The financials of the company, at first glance, could raise several red flags. For instance, it has had negative earnings per share in the past two years, its price/sales ratio is high, and its free cash flow could also do better. However, I noticed some promising indicators in comparison with similar companies. For instance, comparing with the real estate management & development industry, it has very low price/book raio, high revenue growth, and most importantly low debt ratios. Given that NTP is a real estate company, strong growth in revenue and cash flow plus low debt are good signs.
|NTP||Real Estate Management & Development Industry|
|Revenue % Change TTM||73%||20.55%|
|Cash Flow Growth (5 year)||25.14%||23.79%|
|Long Term Debt/Equity (TTM)||42.75%||129.11%|
|Total Debt/Equity (TTM)||44.48%||149.8%|
Given my optimistic expectation for the company’s future perform (because of my expertise on the region), the aforementioned value indicators, and the undervalued stocks report (which take into consideration many more factors), I was confident that the NTP price was undervalued by Mr. Market.
In terms of the reasons for the undervaluation, the neighboring Hong Kong has been suffering from instability in the past two years, and the United States government has also cracked down on Chinese technology firms during the same time period.
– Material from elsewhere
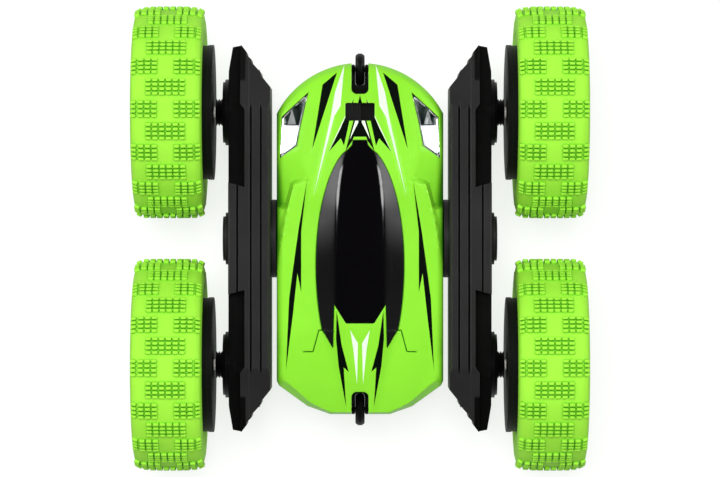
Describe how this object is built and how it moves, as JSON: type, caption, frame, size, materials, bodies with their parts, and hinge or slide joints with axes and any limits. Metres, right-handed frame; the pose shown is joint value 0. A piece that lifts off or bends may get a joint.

Are they just coincidence? I don’t think so.
However, as an expert on Chinese affairs, I know too well that these difficulties are only temporary. So, planning on holding the stock for long term, I bought NTP when the market opened the next day at $9.1 per share (The Sprout undervalued stocks reports are issued bi-weekly on weekends to give investors time to research).
One of the positivity of information technology is that the fast, easy access to information has made it easier for the market to notice undervalued opportunities, which means undervalued stocks don’t stay undervalued as long as in the past.
The NTP price slowly picked up until the morning of September 14 when I saw a nearly overnight 20% jump in the price. Immediately, I checked the news and found the CEO of the company resigned. Obviously, Mr. Market was very pleased to see the leave of the CEO, who was blamed for the previous two years of losses. However, given the unfavorable external environment (e.g. Hong Kong and US-China relationship), I don’t think the CEO is entirely responsible for the losses.
Anyway, the point is that I noticed that Mr. Market just turned from being over-pessimistic about the old CEO to being over-optimistic about the future CEO, about whom we have little information. It’s true that the new CEO could turn the company around, but it’s also possible that he/she would not. So, I decided to change the plan and take advantage of this opportunity. I sold all my shares on Sep. 14 at $11.00, nearly the highest point since then. I may purchase the stock back depending on the future development of the company.
Case 2：Viacom CBS. (VIAC)
Another company I traded is Viacom CBS. The buying transaction took place before Sprout Stocks was built. I noticed and 60% plummet of VIAC earlier this year when I was browsing a financial website. After some digging in the news, I learned about the facts that the company just went through a merge between Viacom and CBS and that the CBS CEO resigned due to allegations of sexual misconduct. I also learned that some analysts had concerns about the merge.
Without much research into the financials of the company, I sensed at the moment that the company could be undervalued due to Mr. Market’s overreaction to a little too many uncertainties at that moment. Intuitively, as a not-so-loyal viewer of CBS News, I did not notice much change in the quality of CBS programs and I kind of like the easy and free access to its content. Neither do I think Americans will stop watching college sports any time soon. The content is the value of the media company.
Trigger for Buy
That being said, my intuition alone wasn’t enough to persuade me to press the “Buy” button. I need more persuasion so I monitored the stock.
And the most persuasive buy signal came! Shari Redstone, the President of National Amusement that controls ViacomCBS, purchased $2 million worth of the company’s shares in two months in her PERSONAL ACCOUNT! As value investors have been saying all along, executives (or insiders) of a company may sell their shares for various reasons that can be irrelevant to the company’s operation. For instance, they may need money to buy houses and planes, or hold parties etc. But, when they buy more shares of their company, especially using their personal accounts, the only possible reason is that they expect the company to perform well and the share price to go up!
Shari purchased VIAC stocks twice in two months, at $28 and $19 respectively. For some reason, Mr. Market didn’t trust the money of the company owner (see how irrational and overreacting Mr. Market can be?). And the price continued to drop. That’s a real undervalued buying opportunity!
So, I closely monitored the price movement for several more days and bought some shares at $11.9 after the price bounced back from the bottom. Since the owner of the company purchased the shares at much higher levels, I felt very comfortable to purchase more VIAC shares below Shari’s buying prices.
I sold my VIAC shares recently mainly because VIAC is not one of the most undervalued stocks in the the Most Undervalued Stocks in Communication Service Sector on September 4, 2020 report and the stock has reached Shari’s buying level. Even though I do think there is still room for the stock to go up, I think I have gained enough return on it and it’s time to catch other opportunities.